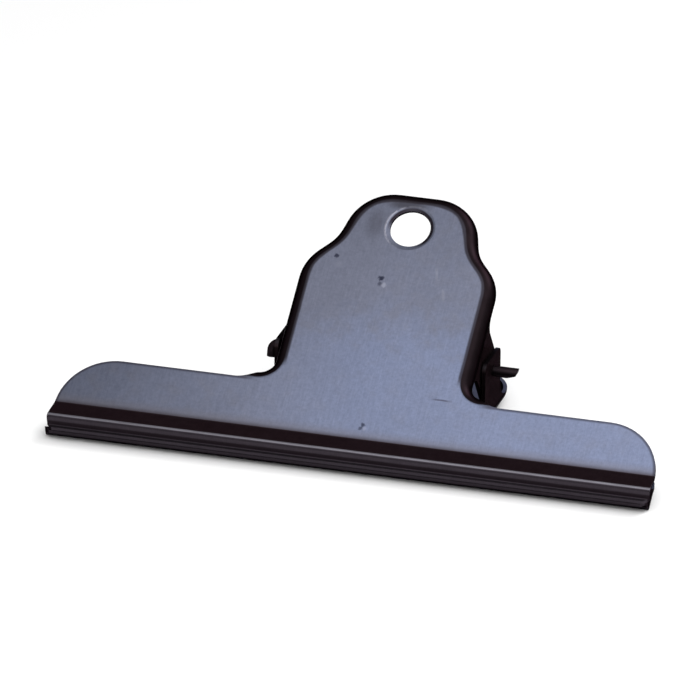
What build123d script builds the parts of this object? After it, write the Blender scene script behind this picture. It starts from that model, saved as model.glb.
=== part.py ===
from build123d import *
import os
from math import asin, atan2, ceil, cos, hypot, pi, radians, sin, sqrt, tan

# A sprung letter clip lying on its back plate. Two pressed steel plates, each a wide jaw bar with a
# handle rising from its middle, face each other and turn on a pin that passes through ears folded from
# the handles. A coil spring on the pin pushes the handles apart, which presses the jaws together.
#
# Millimetres. +X runs along the jaw, +Y from the mouth towards the handles, +Z up. The origin is under
# the middle of the clip, on the surface that it lies on.

os.makedirs("parts", exist_ok=True)

# ---- driving dimensions -------------------------------------------------------------------------
# sheet and folds
sheet = 0.9                   # plate thickness
rim_radius = 2.9              # outer radius of the rolled rim round each handle
flange_depth = 3.1            # how far the rim reaches behind the flat face
rim_run = 5.0                 # how far the rim runs along the bar's edge, where it dies away
rim_fade = 3.6                # it starts to die away this high above the bar's edge
rim_back = 1.2                # and this far before the end of the fillet

# the flat of each plate, measured from the bend at the top of its lip
bar_length = 149.7            # at the bend
bar_height = 13.3
corner_below = 0.7            # how far below the bend the middles of its round corners lie
end_slant = 6.0               # degrees that the ends below the corners lean outwards
foot_fillet = 6.5             # between the bar and the handle
nose_half = 11.7              # corner points of the handle's outline, before rounding
waist_half = 15.05
waist_over_ear = 17.5         # from the ear's upper edge to the waist
nose_length = 12.6            # from the waist to the handle's end
nose_corner = 9.0
waist_round = 13.4
shoulder_round = 9.0
shoulder_slope = 43.0         # degrees that the shoulder leans from upright
front_neck_half = 21.6
hang_radius = 4.95
hang_drop = 7.2               # from the handle's end to the hole's middle
dish_width = 1.2              # a shallow cone pressed round the hole
dish_depth = 0.3

# the lip below the bend, measured from the mouth, up and out from the plane between the jaws
mouth_gap = 0.16              # between the two closed jaws
contact_height = 1.0          # the flat that bites
lip_overhang = 0.35           # how far each end of the lip stands past the bar's end
lip_corner_cut = 0.4          # snipped lower corners of the lip
ridge_rise = 1.6              # the ridge's corner point, before rounding
ridge_out = 3.48
ridge_round = 1.0
bend_up = 7.45
bend_out = 2.6
bend_round = 1.0              # valley between the lip and the flat
root_round = 0.4              # valley between the biting flat and the wall above it
face_lap = 0.6                # flat that is drawn with the lip

# how the two plates stand
spread = 18.5                 # degrees from the middle plane to each flat
pin_height = 40.6             # from the mouth to the pin's axis
ear_gap = 1.0                 # between a front ear and the back ear outside it, plates in line
side_play = 0.35              # how far the front plate lies to +X and the back plate to -X

# ears
ear_past_pin = 4.2            # how far the ears reach past the pin's axis
ear_above = 6.1               # from the pin's axis to the ear's upper and lower edges
ear_below = 7.5
ear_corner = 1.8
front_ear_root = 3.0          # fillet where the ear's upper edge meets the rim
back_ear_root = 5.0
ear_foot = 3.0                # and where its lower edge does

# pin
pin_radius = 1.35
pin_fit = 0.06                # radial clearance in the ears
hook_fit = 0.9                # from the ear to the start of the bend at the hooked end
hook_bend = 1.5               # to the middle of the wire
hook_length = 3.2             # from the pin's axis to the end of the hook
hook_angle = 17.0             # degrees that the hook leans from straight down towards the mouth
hook_end = 0.3                # rounding of the hook's end
pin_past = 5.55               # how far the plain end reaches past the outer ears
nip_steep = 0.5               # the plain end is nipped off in two faces, a steep one above
nip_shallow = 3.0             # and a shallow one under it, with these lengths
nip_height = -0.15            # and this height above the axis between them, in pin radii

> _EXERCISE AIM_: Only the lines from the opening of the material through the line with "from math import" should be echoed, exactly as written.

> _OUTPUT FOR THIS EXERCISE_:
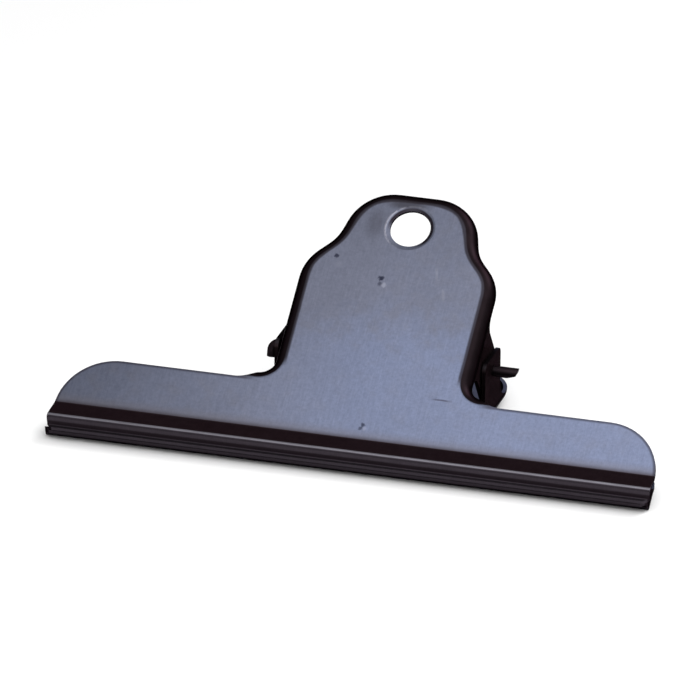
What build123d script builds the parts of this object? After it, write the Blender scene script behind this picture. It starts from that model, saved as model.glb.
=== part.py ===
from build123d import *
import os
from math import asin, atan2, ceil, cos, hypot, pi, radians, sin, sqrt, tan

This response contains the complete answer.